▶ [Dataset]
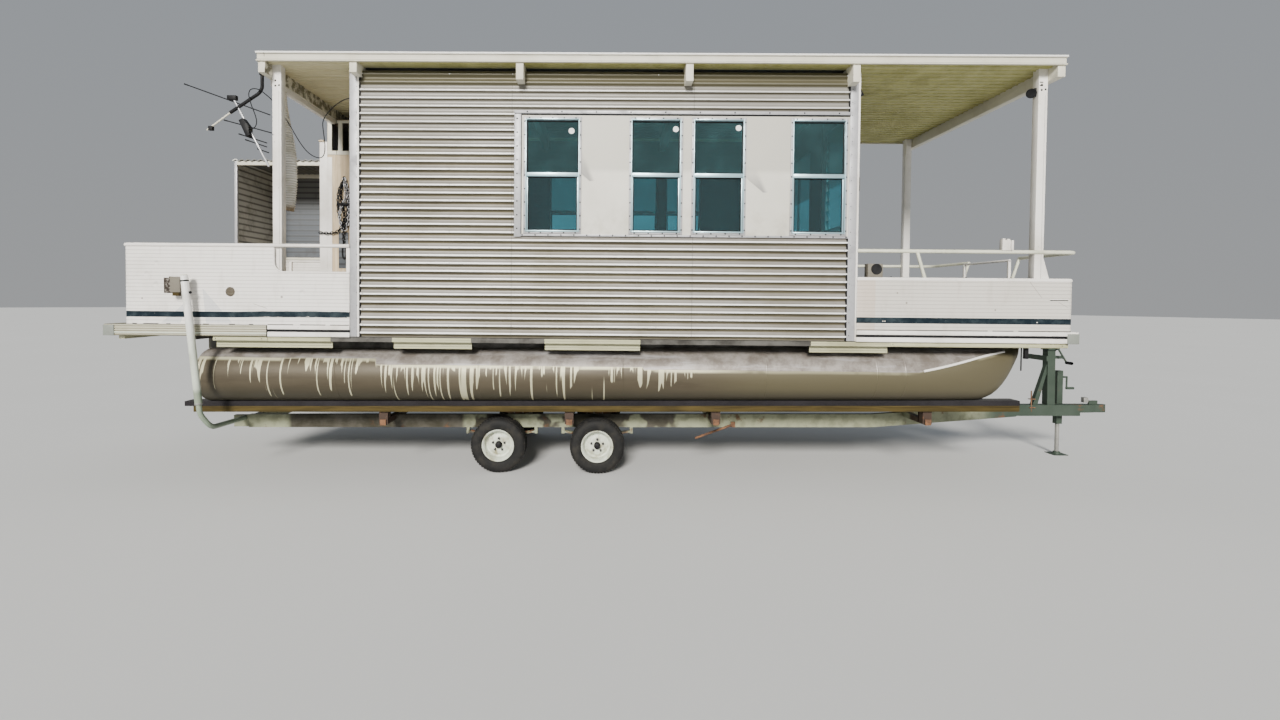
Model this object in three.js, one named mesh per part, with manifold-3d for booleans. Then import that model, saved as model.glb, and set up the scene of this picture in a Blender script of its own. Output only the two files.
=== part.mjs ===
// Pontoon houseboat on its tandem-axle bunk trailer.
// Millimetres. +X is the bow, +Y is port, +Z is up and the ground is z = 0.
// Inside the group X is measured from the middle of the cabin, and the group moves it to the
// middle between the stern trim and the nose of the trailer's coupler.
import * as THREE from "three";
import { mergeVertices } from "three/addons/utils/BufferGeometryUtils.js";
import Module from "manifold-3d";

const wasm = await Module();
wasm.setup();

// Driving dimensions

const GAP = 0.3; // seat gap between touching pieces
const RUN = 5; // running clearance of a moving piece
const SHIFT_X = -480; // from the cabin's middle to the middle of boat and trailer
const NOSE_UP = 0.0104; // pitch in radians of trailer and pontoons on their wheels

const deck = {
  aft: -4354, fore: 4073, top: 1375, floor: 25, half: 1179, trimHalf: 1246, trimBottom: 1275,
};
const channel = { aft: -3415, fore: 4004, bottom: 1235, top: 1275, half: 1220, width: 60 };
const cabin = { aft: -2210, fore: 2173, half: 1220, wall: 40, bottom: 1280, top: 3583, corner: 76, lap: 3 };
const rib = { pitch: 67.8, depth: 14, crest: 3419 }; // siding waves and the height of one crest
const band = { aft: -775, bottom: 2170, top: 3235, lap: 4, flange: 10 };
const sash = { bottom: 2187, top: 3190, frame: 24, glass: 5, seat: 6, deep: 12 };
// Windows of one side: name, aft edge and fore edge of the frame
const WINDOWS = [
  ["1", -706, -207],
  ["2", 203, 666],
  ["3", 740, 1209],
  ["4", 1589, 2078],
];
const PORT_WINDOWS = 3;
const door = { width: 700, bottom: 1392, top: 3400, edge: 6, inset: 2 };
const foreDoor = { side: -1120 };
const aftDoor = { side: -760 };
const foreWindow = { side: -60, width: 900, out: 17 };
const roof = { aft: -2950, fore: 3838, half: 1350, bottom: 3613, top: 3692, panel: 3625, fascia: 16 };
// Roof beams: aft face, fore face and underside
const BEAMS = [
  [-2943, -2885, 3520],
  [-2169, -2108, 3524],
  [-761, -699, 3470],
  [671, 733, 3465],
  [2071, 2132, 3466],
  [3773, 3835, 3517],
];
const BEAM_END = 1336;
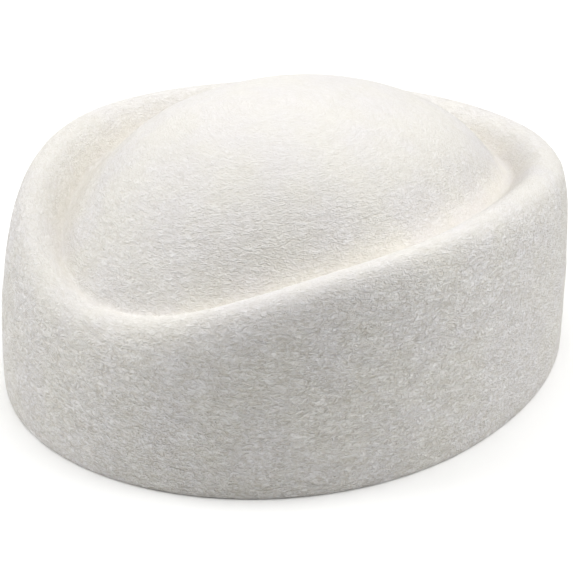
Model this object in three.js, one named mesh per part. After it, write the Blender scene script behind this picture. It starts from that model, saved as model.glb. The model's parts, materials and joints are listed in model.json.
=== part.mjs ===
// A pillbox hat, blocked in one piece from thick wool felt: an oval wall that folds over at the top,
// a trough inside the fold, and a domed crown that rises out of the trough.
// Millimetres, +Z up. The hat stands on its lower edge at Z = 0, the wearer's face is on the -Y side,
// and the origin is below the middle of the hat's overall length and width.
import * as THREE from "three";

// The felt and its cut lower edge
const FELT_THICKNESS = 2.5;
const EDGE_ROUND = 0.7; // taken off both corners of the lower edge

// The oval of the lower edge, measured to the outside of the felt from the middle of the dome
const FRONT_REACH = 92.5;
const BACK_REACH = 109;
const HALF_WIDTH = 86;

// The wall, and the fold at its top
const FOLD_HEIGHT = 70; // from the lower edge to the fold's crest, where that is highest, over the ears
const WALL_LEAN = 14; // from the lower edge in to the fold's crest, at the front
const SHOULDER = 10; // breadth of the round shoulder between the wall and the crest

// The trough between the fold and the dome
const TROUGH_DEPTH = 9; // below the fold's crest, where the trough is deepest
const TROUGH_REACH = 13; // from the fold's crest in to the bottom of the trough

// The dome
const DOME_HEIGHT = 90.5; // its top, above the lower edge
const DOME_FOOT = 8.5; // how far in from the trough the dome's foot leans
const DOME_STEP = 7; // how high the dome's foot climbs out of the trough before it eases into the dome

// How full the curves are, as shares of their own length
const WALL_STRAIGHT = 0.62; // the part of the wall's height below its turn
const FOLD_FULLNESS = 0.54; // at the fold's crest
const TROUGH_FULLNESS = 0.2; // at the bottom of the trough
const DOME_FULLNESS = 0.72; // at the dome's top

// Sections of one side of the hat, from the front to the back at equal bearings. The other side mirrors it.
// crest: height of the fold, as a share of FOLD_HEIGHT
// lean: how far in the crest stands, as a share of WALL_LEAN
// round: breadth of the shoulder outside the crest, as a share of SHOULDER
// depth: of the trough below the crest, as a share of TROUGH_DEPTH
// reach: from the crest in to the trough, as a share of TROUGH_REACH
// step: climb of the dome's foot, as a share of DOME_STEP
// full: how far out the dome keeps its height, as a share of DOME_FULLNESS
const SECTIONS = [
  { place: "front", crest: 0.66, lean: 1.0, round: 0.83, depth: 0.12, reach: 0.39, step: 1.1, full: 0.79 },
  { place: "temple", crest: 0.89, lean: 0.85, round: 0.98, depth: 0.93, reach: 0.9, step: 1.05, full: 0.94 },
  { place: "ear", crest: 1.0, lean: 0.77, round: 0.92, depth: 1.05, reach: 0.98, step: 1.05, full: 0.95 },
  { place: "rear", crest: 0.93, lean: 0.78, round: 1.2, depth: 0.95, reach: 0.95, step: 1.1, full: 1.1 },
  { place: "back", crest: 0.83, lean: 0.3, round: 1.3, depth: 0.92, reach: 1.0, step: 1.65, full: 1.0 },
];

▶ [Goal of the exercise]
Reproduce, without alteration, solely the lines beginning at the line that includes "Model this object in three.js, one named mesh per part." and ending at the line that includes "const HALF_WIDTH = 86;", both lines included.

▶ [Output for this task]
Model this object in three.js, one named mesh per part. After it, write the Blender scene script behind this picture. It starts from that model, saved as model.glb. The model's parts, materials and joints are listed in model.json.
=== part.mjs ===
// A pillbox hat, blocked in one piece from thick wool felt: an oval wall that folds over at the top,
// a trough inside the fold, and a domed crown that rises out of the trough.
// Millimetres, +Z up. The hat stands on its lower edge at Z = 0, the wearer's face is on the -Y side,
// and the origin is below the middle of the hat's overall length and width.
import * as THREE from "three";

// The felt and its cut lower edge
const FELT_THICKNESS = 2.5;
const EDGE_ROUND = 0.7; // taken off both corners of the lower edge

// The oval of the lower edge, measured to the outside of the felt from the middle of the dome
const FRONT_REACH = 92.5;
const BACK_REACH = 109;
const HALF_WIDTH = 86;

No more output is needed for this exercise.